Wednesday, March 13, 2013

Practical response to concerns over Smart Meters

Keri Sculland, Alberni Valley Times
Thank you John Horgan!

John Horgan is the MLA for Juan de Fuca and the Official Opposition Energy Critic. His response to Smart Meter concerns is an example of how practical approaches can be taken to address complex problems.

John Horgan and the Opposition have called on the BC Utilities Commission to review Smart Meters. One piece of the puzzle will be to consider options to empower people to opt-out of smart meters altogether. In Quebec, residents can pay a modest amount to offset the cost of a hardwired meter - that seems like a practical idea. It would certainly be preferable than the current situation for many people.



In the Legislature this past Monday John Horgan presented a petition requesting a moratorium on the program until concerns can be independently assessed and until full public consultation takes place. Nearly 30,000 British Columbians signed this petition.
Check out this Times Colonist article printed yesterday:

NDP pledges to seek alternatives for people who don’t want Smart Meters.

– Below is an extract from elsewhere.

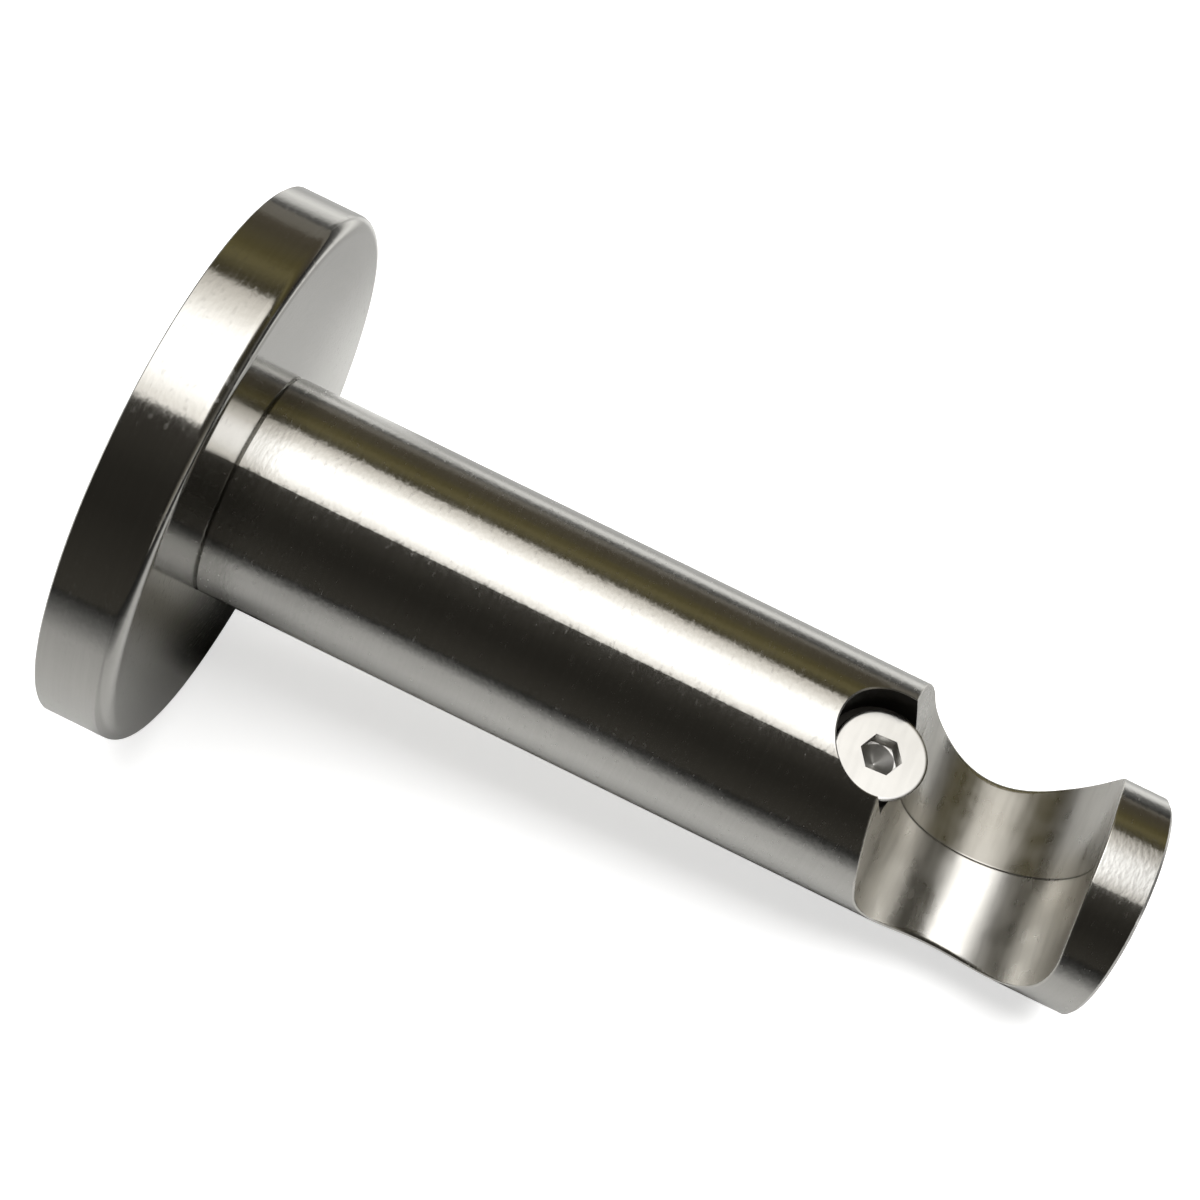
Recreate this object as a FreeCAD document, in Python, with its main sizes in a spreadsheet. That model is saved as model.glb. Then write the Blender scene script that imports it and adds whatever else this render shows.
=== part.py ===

ROB SHAW / TIMES COLONIST 

MARCH 12, 2013

B.C.’s Opposition New Democrats accepted an anti-smart-meter petition with almost 30,000 signatures Monday and promised to seek hard-wired meters for people concerned about the health effects of wireless technology.
NDP critic John Horgan tabled the petition in the legislature and said he’s heard for years the health and privacy concerns related to smart electric meters.
An NDP government would “give a direction to the utilities commission to give us best advice on what opt- out provision would suit the B.C. context,” said Horgan. “Other jurisdictions are doing that now.”
In Quebec, the government offered to charge a modest fee to people who want to have a wired electric meter, instead of new wireless technology, and an annual fee to have the meter read manually. “I think that’s a reasonable approach,” said Horgan.
The B.C. Liberal government has been hammered by critics who claim tens of thousands of unwilling British Columbians are being forced to accept smart meters, despite concerns over health and privacy.
The $1-billion B.C. Hydro program replaces old power meters with new devices that communicate information on electricity usage wirelessly to Hydro computers. Critics claim the wireless technology has negative health effects.
The Citizens for Safe Technology Society presented Horgan with 29,057 signatures from people opposed to the smart meters.
“It calls for a moratorium on the smart grid,” said Una St. Clair, society spokeswoman. “This whole program needs to be stopped.”
Energy Minister Rich Coleman said the government is talking to the approximately 70,000 people who have refused smart meters.
At the end of 2012, B.C. Hydro reported that 93 per cent of customers — about 1.73 million locations — have accepted the smart meters. B.C. Hydro has said the devices help it to monitor electricity demand and make adjustments when necessary, to detect outages, to record electric usage for billing without the need for staff to go house to house, and to promote conservation by giving customers access to their daily electric use statistics.
Coleman said the project requires wireless meters to form a smart grid, and wired meters aren’t being considered despite the NDP’s position. “They can do all the speculation they want,” Coleman said of the NDP. “We’re going to go through what I said we would do.”
He reiterated that no one will be forced to accept a smart meter during the next few months while the issue is further investigated, though anti-smart meter advocates say they hear stories every day about installations being forced despite the objections of homeowners.
People who have accepted smart meters against their will have “every right” to raise those issues with the utilities commission should the NDP form the next government, said Horgan.